Zenodo (CERN European Organization for Nuclear Research) December 10, 2025 Peer reviewed DOI: 10.5281/zenodo.17878422 via OpenAlex

Summary

Aleister Crowley radically reformulated astrology from a fatalistic predictive system into a structural language of the 'True Will' and Thelemic cosmology. This research report traces the evolution of his astrological thought from his training in the Hermetic Order of the Golden Dawn through the 1904 revelation of Liber AL vel Legis to the systemic maturity of the Book of Thoth and his collaboration with Evangeline Adams. For Crowley, astrology was not an auxiliary discipline but the fundamental grammar through which the initiate codifies and navigates the magical universe. The analysis extends to geopolitical implications of worldly astrology during world wars and topological revisions of the Zodiac that redefined twentieth-century Tarot iconography.

Study at a glance

Design theoretical or philosophical paper
Key finding Astrology for Crowley was not an auxiliary discipline but the fundamental grammar through which the initiate codifies and navigates the magical universe.

Abstract

The intersection of astrology and the magical-philosophical work of Aleister Crowley (1875–1947) constitutes one of the most complex and technically dense chapters of modern Western esotericism. Throughout his life, Crowley did not limit himself to practicing astrology as a conventional divinatory art; on the contrary, he radically reformulated it, transforming it from a fatalistic predictive system to a structural language of the "True Will" and Thelemic cosmology.

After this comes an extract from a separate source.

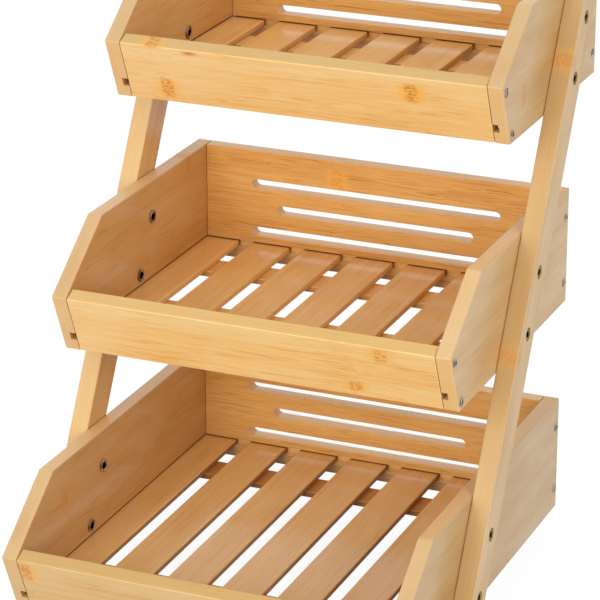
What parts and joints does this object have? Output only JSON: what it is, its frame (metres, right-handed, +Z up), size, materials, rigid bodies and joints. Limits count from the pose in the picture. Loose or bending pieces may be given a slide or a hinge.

This research report aims to explore in an exhaustive way the evolution of Crowley's astrological thought, starting from his training in the Hermetic Order of the Golden Dawn, through the revelation of the Liber AL vel Legis in Cairo in 1904, up to the systemic maturity expressed in the Book of Thoth and in the controversial collaboration with Evangeline Adams. Through a rigorous analysis of primary sources and the most recent academic literature, it will be demonstrated that astrology for Crowley was not an auxiliary discipline, but the fundamental grammar through which the initiate codifies and navigates the magical universe. The analysis will extend to the geopolitical implications of worldly astrology during world wars and to the topological revisions of the Zodiac that redefined the iconography of the Tarot in the twentieth century.